*Recorded information:*
____________

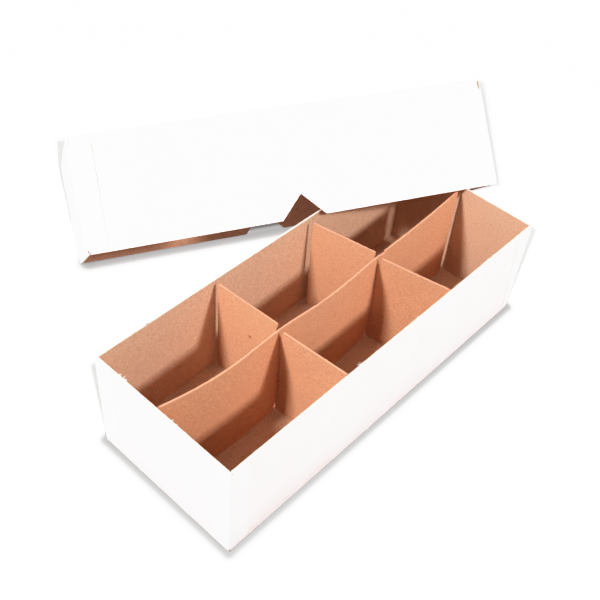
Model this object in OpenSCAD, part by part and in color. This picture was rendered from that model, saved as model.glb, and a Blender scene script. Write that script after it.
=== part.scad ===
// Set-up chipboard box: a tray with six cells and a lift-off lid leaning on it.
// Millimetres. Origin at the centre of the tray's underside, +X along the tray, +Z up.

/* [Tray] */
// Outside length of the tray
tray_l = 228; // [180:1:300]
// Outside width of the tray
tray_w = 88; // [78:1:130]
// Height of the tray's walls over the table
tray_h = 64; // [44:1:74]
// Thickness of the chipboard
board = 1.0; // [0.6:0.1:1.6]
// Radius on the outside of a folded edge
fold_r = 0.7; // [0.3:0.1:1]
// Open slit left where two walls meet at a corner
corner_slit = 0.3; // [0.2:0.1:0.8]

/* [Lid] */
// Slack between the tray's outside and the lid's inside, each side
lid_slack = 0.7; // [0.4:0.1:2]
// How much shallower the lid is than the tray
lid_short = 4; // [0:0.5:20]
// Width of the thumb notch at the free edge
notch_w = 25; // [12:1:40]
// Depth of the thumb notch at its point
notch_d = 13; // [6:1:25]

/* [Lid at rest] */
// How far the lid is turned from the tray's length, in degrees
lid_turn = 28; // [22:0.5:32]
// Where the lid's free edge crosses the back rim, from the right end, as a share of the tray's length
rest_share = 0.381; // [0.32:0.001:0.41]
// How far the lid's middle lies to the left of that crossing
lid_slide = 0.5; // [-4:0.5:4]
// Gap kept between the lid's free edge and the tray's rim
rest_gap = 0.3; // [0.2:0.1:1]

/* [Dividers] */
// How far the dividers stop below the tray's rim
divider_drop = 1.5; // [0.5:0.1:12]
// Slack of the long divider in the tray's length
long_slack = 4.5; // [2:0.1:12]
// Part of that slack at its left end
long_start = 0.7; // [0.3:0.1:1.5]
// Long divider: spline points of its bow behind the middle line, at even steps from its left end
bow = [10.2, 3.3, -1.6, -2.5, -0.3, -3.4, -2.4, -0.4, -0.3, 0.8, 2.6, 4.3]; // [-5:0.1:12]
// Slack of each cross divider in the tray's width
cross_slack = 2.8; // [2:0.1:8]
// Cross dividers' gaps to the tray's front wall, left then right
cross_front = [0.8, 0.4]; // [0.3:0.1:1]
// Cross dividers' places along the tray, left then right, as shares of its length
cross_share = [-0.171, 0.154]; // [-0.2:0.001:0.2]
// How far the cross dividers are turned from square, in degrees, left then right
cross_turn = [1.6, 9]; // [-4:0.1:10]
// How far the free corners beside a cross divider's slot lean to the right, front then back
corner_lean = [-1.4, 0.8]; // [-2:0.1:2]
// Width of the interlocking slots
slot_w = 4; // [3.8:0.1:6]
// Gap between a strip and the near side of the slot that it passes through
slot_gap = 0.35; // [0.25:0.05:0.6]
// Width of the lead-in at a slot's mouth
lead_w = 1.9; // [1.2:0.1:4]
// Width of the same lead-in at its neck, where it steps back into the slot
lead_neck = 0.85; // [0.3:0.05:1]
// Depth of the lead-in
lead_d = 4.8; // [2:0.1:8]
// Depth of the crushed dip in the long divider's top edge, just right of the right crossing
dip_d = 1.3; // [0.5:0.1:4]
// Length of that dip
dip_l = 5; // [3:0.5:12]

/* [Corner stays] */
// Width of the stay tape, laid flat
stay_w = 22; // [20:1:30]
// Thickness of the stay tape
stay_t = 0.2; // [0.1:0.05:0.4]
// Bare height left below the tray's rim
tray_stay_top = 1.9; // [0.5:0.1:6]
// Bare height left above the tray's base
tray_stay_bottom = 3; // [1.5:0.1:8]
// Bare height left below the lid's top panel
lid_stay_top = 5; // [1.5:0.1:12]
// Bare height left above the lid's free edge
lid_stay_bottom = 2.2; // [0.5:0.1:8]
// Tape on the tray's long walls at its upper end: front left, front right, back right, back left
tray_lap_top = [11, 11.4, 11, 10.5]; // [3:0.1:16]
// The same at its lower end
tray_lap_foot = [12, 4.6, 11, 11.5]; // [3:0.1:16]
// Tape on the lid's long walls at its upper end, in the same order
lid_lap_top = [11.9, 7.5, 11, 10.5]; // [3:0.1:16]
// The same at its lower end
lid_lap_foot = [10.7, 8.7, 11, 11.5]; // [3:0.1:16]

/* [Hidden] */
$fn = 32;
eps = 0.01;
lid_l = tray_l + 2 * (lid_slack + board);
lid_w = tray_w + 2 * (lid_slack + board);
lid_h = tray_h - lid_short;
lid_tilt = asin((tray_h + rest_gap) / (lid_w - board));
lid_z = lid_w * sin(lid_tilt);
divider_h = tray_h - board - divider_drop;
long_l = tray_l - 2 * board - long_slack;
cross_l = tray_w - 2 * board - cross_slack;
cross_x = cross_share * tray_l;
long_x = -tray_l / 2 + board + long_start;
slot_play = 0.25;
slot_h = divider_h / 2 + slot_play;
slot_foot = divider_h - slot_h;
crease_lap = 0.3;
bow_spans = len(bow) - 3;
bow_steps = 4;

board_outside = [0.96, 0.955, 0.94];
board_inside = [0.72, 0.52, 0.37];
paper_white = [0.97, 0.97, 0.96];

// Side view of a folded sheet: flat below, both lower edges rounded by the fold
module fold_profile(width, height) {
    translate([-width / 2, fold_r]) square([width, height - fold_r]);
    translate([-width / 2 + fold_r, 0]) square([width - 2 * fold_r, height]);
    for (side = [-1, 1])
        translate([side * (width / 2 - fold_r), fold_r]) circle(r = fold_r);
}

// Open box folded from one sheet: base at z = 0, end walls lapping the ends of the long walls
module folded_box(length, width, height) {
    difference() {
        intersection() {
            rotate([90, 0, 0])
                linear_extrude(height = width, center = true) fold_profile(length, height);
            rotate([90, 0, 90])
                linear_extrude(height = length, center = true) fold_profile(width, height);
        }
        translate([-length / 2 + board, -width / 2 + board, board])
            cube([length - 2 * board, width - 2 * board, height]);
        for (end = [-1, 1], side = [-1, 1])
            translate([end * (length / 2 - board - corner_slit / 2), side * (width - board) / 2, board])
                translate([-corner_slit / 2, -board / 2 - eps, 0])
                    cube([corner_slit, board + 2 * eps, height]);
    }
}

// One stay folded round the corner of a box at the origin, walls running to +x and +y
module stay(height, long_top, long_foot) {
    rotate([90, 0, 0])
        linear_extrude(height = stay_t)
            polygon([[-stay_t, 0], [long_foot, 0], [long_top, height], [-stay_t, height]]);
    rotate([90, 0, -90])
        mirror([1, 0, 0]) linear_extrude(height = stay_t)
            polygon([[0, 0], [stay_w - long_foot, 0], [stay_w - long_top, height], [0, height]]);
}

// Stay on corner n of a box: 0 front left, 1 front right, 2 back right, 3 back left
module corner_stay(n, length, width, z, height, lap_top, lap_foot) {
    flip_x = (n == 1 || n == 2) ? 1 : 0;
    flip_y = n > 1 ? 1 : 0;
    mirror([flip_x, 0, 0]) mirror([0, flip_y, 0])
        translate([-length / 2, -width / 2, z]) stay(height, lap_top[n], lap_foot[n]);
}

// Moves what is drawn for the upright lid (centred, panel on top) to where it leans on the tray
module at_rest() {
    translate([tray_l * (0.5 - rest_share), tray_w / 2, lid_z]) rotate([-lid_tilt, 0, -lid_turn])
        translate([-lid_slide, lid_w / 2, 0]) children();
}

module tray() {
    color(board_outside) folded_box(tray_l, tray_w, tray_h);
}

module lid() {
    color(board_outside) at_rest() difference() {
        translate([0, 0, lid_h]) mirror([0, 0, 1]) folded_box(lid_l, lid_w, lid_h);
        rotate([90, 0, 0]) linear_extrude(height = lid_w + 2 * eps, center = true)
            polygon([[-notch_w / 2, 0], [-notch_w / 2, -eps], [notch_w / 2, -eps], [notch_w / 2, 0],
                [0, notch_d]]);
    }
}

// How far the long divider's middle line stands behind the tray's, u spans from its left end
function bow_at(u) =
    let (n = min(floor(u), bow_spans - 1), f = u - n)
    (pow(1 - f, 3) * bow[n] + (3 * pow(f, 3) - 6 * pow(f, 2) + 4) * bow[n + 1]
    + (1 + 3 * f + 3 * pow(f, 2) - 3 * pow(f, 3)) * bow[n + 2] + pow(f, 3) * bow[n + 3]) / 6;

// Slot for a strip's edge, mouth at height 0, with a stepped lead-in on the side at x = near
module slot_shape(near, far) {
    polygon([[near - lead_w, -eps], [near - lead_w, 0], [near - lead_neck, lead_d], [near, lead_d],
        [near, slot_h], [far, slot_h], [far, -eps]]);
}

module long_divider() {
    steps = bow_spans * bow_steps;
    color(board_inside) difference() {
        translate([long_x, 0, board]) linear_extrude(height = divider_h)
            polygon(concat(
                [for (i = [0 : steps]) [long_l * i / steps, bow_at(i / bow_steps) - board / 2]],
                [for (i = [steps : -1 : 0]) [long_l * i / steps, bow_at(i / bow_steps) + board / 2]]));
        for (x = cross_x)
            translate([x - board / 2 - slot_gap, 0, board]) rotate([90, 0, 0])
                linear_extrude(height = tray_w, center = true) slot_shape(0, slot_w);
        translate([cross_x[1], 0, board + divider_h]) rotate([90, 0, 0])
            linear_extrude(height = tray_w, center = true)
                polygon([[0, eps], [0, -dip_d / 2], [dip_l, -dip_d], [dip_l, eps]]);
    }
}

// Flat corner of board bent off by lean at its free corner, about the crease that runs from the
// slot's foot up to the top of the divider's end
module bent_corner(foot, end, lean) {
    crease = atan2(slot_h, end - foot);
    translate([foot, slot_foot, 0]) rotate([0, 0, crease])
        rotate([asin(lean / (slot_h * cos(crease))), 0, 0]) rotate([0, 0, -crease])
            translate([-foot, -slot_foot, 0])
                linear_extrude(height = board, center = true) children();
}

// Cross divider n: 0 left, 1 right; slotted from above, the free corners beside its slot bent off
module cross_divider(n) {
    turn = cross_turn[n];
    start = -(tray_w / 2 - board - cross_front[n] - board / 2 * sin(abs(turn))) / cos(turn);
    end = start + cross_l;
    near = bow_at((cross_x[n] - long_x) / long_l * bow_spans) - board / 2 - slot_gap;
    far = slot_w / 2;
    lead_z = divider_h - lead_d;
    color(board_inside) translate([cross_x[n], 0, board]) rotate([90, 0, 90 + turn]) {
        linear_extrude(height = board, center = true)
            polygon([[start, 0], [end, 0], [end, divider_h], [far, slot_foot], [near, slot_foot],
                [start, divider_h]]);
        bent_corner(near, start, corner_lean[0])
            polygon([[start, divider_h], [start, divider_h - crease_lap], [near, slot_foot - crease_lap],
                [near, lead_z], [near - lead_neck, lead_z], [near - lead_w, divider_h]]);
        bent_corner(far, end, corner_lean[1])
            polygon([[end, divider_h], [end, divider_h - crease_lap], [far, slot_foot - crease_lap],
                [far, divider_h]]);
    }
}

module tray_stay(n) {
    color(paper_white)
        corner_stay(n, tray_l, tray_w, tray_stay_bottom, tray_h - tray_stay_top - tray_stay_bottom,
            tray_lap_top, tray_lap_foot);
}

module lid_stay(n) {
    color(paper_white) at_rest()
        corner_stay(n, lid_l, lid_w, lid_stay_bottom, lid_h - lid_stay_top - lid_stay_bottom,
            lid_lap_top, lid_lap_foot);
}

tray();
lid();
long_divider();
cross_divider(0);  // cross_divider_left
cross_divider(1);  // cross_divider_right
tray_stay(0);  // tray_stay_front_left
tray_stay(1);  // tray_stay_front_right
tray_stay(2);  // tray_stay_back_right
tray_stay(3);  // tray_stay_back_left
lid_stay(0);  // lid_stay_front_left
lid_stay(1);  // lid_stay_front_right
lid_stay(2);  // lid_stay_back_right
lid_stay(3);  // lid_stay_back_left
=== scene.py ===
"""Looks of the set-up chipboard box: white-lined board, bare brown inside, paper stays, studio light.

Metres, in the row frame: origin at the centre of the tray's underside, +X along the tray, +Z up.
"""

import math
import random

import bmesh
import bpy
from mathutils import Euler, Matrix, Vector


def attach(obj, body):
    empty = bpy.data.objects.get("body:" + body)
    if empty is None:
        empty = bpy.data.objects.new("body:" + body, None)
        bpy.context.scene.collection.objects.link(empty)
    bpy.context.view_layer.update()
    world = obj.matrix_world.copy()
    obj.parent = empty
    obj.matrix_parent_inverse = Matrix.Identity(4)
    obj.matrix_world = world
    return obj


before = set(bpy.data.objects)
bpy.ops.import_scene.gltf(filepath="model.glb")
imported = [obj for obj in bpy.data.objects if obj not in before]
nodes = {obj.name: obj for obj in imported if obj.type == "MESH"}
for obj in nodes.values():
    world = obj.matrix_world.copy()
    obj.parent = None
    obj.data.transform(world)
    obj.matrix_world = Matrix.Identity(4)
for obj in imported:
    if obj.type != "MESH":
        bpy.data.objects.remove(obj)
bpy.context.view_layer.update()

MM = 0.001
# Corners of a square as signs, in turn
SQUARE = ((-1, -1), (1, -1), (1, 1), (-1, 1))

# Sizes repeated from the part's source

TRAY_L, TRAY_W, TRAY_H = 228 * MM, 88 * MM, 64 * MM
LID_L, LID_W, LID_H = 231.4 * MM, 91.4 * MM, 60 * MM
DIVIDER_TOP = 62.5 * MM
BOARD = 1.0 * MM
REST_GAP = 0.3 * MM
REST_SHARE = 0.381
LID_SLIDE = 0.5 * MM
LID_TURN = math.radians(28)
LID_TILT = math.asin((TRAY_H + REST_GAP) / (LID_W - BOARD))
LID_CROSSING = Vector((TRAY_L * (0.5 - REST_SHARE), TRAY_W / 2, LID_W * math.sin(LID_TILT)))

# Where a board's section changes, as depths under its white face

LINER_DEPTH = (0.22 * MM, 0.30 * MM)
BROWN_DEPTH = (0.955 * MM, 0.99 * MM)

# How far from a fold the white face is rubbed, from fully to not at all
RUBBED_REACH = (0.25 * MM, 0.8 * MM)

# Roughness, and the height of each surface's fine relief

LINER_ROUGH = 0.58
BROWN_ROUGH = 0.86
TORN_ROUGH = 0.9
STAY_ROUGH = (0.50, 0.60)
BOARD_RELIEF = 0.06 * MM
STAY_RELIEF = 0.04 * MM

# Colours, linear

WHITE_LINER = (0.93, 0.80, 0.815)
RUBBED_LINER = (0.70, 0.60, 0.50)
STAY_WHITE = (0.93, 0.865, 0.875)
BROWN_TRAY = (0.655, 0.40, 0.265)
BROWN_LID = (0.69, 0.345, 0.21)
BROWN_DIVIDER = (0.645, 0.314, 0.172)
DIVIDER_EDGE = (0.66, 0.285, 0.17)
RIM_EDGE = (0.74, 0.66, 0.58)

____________

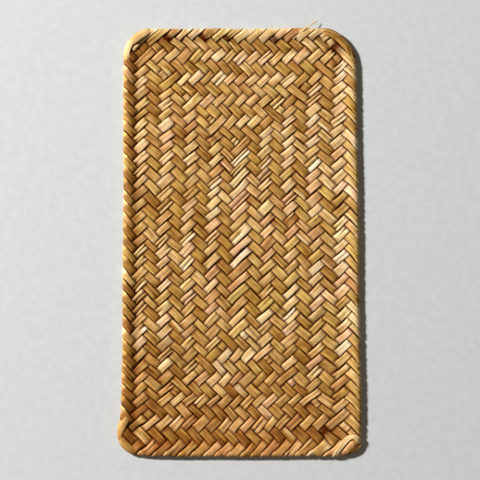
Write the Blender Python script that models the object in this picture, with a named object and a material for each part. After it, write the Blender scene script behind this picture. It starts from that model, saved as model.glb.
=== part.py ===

____________

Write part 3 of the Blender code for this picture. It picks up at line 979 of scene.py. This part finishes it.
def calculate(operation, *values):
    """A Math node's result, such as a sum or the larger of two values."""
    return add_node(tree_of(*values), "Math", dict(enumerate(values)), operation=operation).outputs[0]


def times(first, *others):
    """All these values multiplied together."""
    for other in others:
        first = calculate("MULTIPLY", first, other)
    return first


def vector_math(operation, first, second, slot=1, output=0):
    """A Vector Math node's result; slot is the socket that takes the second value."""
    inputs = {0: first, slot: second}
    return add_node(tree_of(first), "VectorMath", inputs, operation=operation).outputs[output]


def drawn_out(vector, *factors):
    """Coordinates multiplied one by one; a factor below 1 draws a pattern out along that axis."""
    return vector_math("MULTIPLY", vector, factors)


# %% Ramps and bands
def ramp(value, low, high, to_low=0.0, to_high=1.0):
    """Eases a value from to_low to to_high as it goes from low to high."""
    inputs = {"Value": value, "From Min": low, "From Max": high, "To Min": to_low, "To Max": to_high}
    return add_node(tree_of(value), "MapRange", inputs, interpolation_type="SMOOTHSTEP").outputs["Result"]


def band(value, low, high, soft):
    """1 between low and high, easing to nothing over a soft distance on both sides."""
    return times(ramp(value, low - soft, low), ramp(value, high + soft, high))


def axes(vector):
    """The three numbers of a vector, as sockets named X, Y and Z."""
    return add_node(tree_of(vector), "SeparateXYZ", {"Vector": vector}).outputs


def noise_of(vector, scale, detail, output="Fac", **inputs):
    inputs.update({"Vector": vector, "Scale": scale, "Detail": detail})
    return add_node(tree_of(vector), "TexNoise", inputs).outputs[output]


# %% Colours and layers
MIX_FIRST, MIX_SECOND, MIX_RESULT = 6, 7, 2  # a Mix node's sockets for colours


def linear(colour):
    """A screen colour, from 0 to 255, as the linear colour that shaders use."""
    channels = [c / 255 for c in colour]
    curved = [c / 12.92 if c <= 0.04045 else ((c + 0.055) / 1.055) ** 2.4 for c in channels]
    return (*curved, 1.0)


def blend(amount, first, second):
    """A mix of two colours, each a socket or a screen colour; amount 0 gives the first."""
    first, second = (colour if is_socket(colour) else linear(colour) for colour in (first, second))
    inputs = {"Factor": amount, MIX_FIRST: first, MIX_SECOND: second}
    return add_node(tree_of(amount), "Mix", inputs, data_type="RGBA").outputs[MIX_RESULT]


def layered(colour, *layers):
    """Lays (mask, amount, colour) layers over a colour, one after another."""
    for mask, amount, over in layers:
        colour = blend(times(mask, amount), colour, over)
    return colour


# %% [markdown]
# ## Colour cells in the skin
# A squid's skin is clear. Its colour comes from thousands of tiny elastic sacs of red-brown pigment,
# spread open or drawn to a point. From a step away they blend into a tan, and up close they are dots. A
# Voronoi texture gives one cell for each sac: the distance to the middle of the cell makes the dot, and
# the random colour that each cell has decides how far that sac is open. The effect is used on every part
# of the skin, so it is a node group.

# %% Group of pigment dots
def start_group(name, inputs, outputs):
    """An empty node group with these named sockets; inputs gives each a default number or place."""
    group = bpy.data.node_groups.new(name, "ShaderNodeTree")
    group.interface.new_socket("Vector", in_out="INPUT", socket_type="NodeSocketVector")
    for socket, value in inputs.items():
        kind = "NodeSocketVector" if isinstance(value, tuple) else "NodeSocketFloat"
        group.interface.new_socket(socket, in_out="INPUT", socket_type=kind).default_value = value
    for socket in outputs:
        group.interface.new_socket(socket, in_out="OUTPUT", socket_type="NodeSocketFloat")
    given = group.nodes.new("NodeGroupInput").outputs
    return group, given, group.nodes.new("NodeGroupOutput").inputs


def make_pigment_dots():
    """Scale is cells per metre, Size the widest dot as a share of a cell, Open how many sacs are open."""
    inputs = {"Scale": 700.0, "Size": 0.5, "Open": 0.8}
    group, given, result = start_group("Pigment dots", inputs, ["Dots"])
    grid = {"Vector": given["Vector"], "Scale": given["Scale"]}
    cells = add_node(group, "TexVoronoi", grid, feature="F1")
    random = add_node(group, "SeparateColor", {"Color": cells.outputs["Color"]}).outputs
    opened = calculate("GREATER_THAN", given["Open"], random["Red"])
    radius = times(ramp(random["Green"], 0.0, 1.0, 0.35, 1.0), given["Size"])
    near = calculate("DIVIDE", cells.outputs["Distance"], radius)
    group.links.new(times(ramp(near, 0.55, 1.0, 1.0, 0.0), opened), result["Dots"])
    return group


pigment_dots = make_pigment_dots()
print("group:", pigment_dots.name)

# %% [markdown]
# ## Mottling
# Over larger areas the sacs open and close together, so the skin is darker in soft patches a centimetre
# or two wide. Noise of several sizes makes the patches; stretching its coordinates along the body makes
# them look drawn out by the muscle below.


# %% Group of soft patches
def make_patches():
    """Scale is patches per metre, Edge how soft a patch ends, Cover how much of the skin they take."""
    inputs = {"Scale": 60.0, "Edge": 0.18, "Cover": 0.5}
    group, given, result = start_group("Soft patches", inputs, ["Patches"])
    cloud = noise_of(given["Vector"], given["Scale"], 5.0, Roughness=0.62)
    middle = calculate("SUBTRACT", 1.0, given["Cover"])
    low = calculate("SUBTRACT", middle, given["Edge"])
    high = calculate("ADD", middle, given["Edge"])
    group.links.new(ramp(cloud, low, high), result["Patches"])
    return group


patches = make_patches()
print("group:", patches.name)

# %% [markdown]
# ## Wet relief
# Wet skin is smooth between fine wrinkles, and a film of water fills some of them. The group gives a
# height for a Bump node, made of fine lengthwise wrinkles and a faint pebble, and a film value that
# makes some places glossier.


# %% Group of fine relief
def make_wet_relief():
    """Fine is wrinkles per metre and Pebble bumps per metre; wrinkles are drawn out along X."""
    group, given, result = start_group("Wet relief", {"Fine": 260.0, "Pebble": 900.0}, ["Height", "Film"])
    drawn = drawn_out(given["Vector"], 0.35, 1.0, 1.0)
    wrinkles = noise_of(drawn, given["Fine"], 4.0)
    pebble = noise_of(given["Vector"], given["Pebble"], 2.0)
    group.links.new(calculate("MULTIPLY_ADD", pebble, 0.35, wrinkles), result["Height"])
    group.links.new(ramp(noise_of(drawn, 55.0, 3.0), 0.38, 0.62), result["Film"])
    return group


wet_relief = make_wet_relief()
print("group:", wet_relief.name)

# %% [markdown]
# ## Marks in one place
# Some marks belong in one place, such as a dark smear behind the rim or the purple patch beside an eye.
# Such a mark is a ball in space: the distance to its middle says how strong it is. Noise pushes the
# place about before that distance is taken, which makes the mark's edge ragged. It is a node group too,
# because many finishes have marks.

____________

*Given request:* Repeat word for word the lines from the line with "Model this object" to the line with "rest_gap = 0.3; // [0.2:0.1:1]", both lines included.

*Full response:*
Model this object in OpenSCAD, part by part and in color. This picture was rendered from that model, saved as model.glb, and a Blender scene script. Write that script after it.
=== part.scad ===
// Set-up chipboard box: a tray with six cells and a lift-off lid leaning on it.
// Millimetres. Origin at the centre of the tray's underside, +X along the tray, +Z up.

/* [Tray] */
// Outside length of the tray
tray_l = 228; // [180:1:300]
// Outside width of the tray
tray_w = 88; // [78:1:130]
// Height of the tray's walls over the table
tray_h = 64; // [44:1:74]
// Thickness of the chipboard
board = 1.0; // [0.6:0.1:1.6]
// Radius on the outside of a folded edge
fold_r = 0.7; // [0.3:0.1:1]
// Open slit left where two walls meet at a corner
corner_slit = 0.3; // [0.2:0.1:0.8]

/* [Lid] */
// Slack between the tray's outside and the lid's inside, each side
lid_slack = 0.7; // [0.4:0.1:2]
// How much shallower the lid is than the tray
lid_short = 4; // [0:0.5:20]
// Width of the thumb notch at the free edge
notch_w = 25; // [12:1:40]
// Depth of the thumb notch at its point
notch_d = 13; // [6:1:25]

/* [Lid at rest] */
// How far the lid is turned from the tray's length, in degrees
lid_turn = 28; // [22:0.5:32]
// Where the lid's free edge crosses the back rim, from the right end, as a share of the tray's length
rest_share = 0.381; // [0.32:0.001:0.41]
// How far the lid's middle lies to the left of that crossing
lid_slide = 0.5; // [-4:0.5:4]
// Gap kept between the lid's free edge and the tray's rim
rest_gap = 0.3; // [0.2:0.1:1]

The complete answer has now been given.